Back in the day Google would just lower the ranking of sites with banner ads.
That sort of makes sense. They're a worse result, so show them lower. Fine. We
should still decide this with traffic, but hey we can debate that.

To give Google/Chrome broad authorization to block people from seeing content
that Google doesn't like scares the hell out of me, even if it's under a
thoughtful banner.

Random made up example- what if next time Google picks a consumer advocacy
group that says PayPal is a bad service, and blocks ads on sites that use
PayPal? (Google offers Wallet)

I would grant them blocking ads that activate Android vibration- I consider
that borderline malware. I grant pop-up ads, opening a new tab I didn't ask
for is also arguably malware. I do not grant them blocking a wide variety of
types of content just because marketers are abusing it.
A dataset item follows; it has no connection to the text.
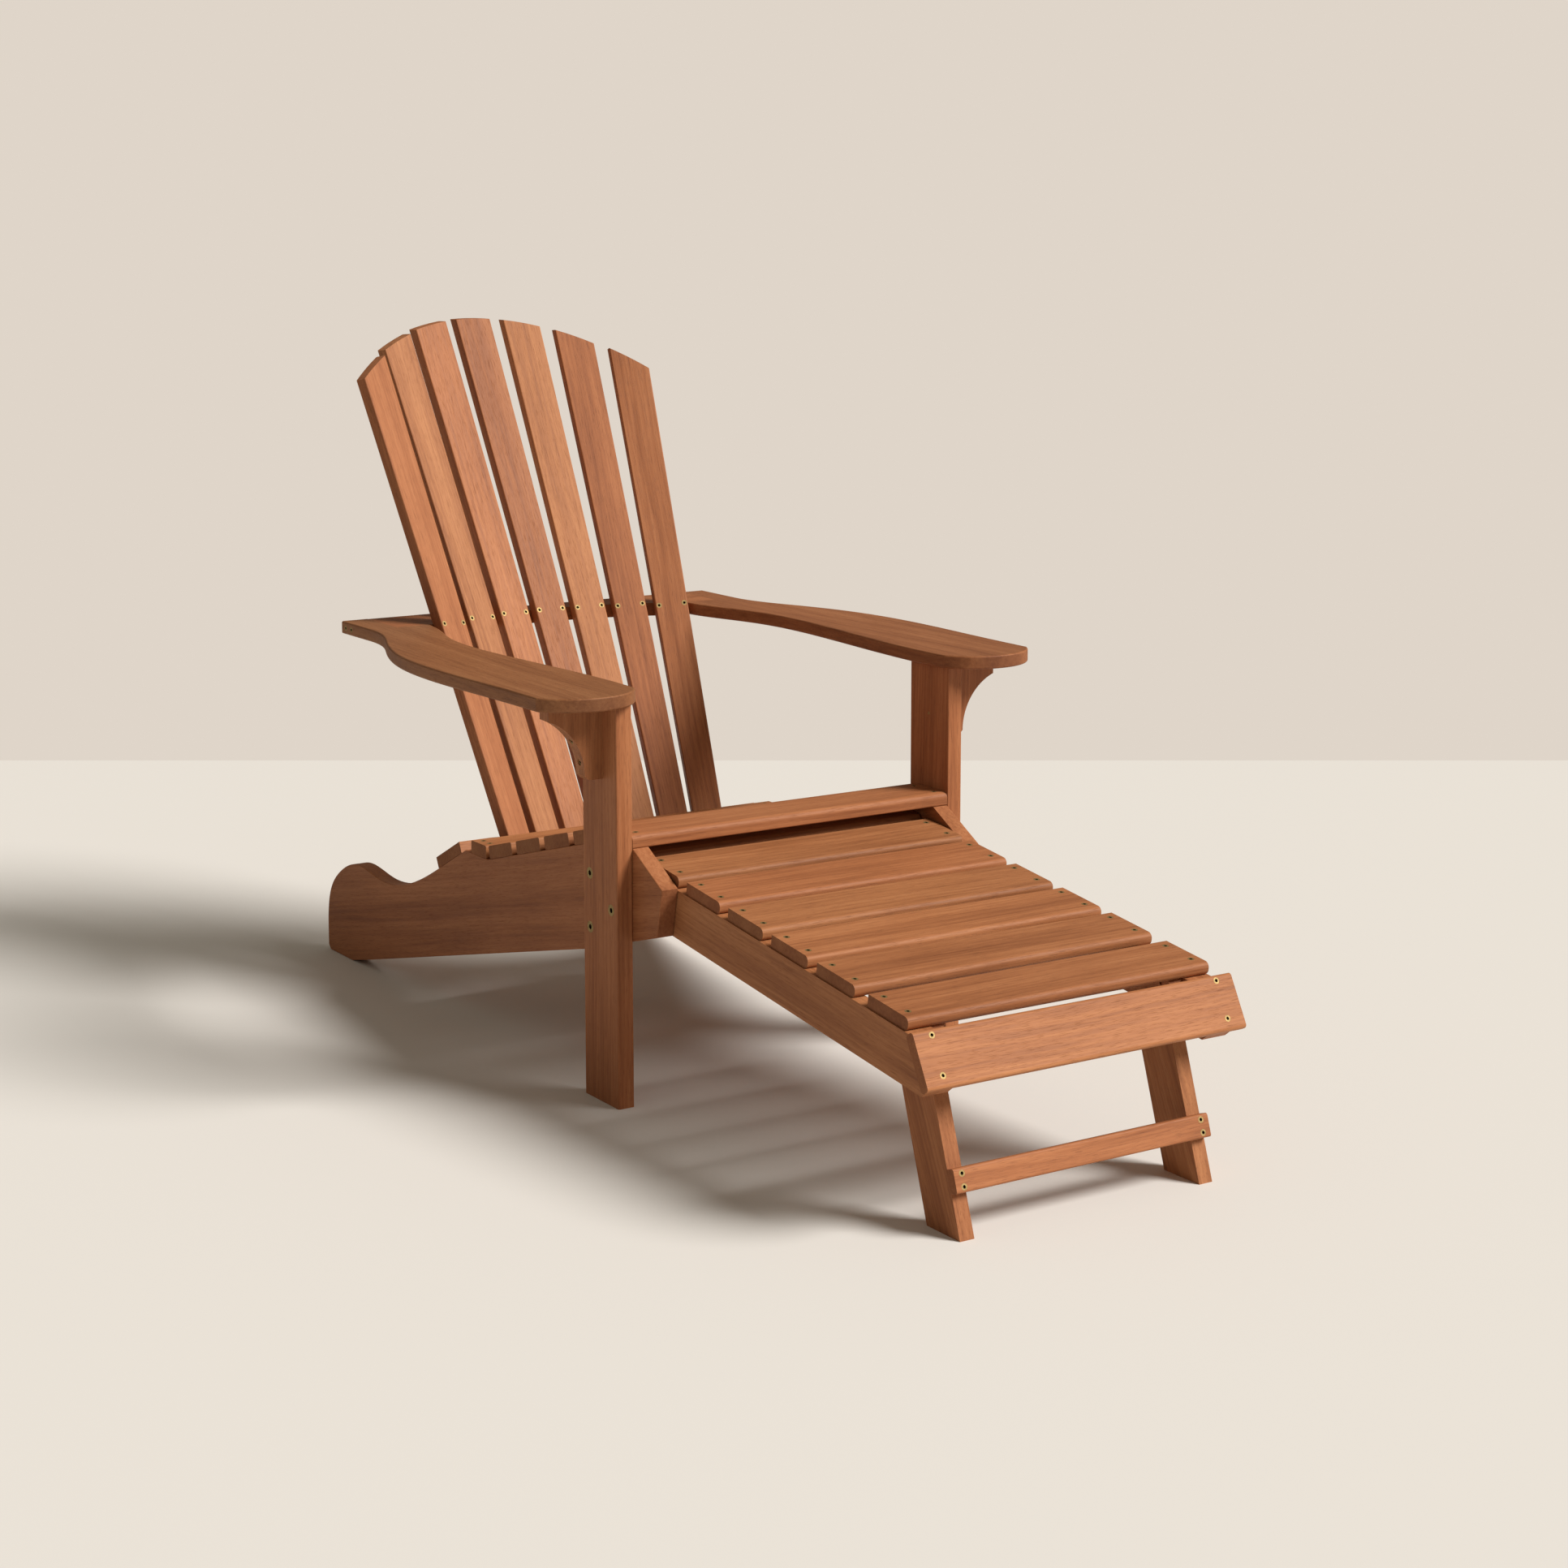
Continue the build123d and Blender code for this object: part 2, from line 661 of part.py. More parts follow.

That's bad precedent.
Rank them down, warn the user, heck put a "click to play Flash" lock on it.
But don't take control away.

Google also hints at services that would let a website lock down when it
detects ad blocking and force people to pay or otherwise engage to get access
to the site. I think that's already one trojan horse. Google can stop you from
trying to generate revenue off users, oh by the way we sell a new system where
you can pay to get that back.

I don't like anything about this, even though I agree that screw those ads.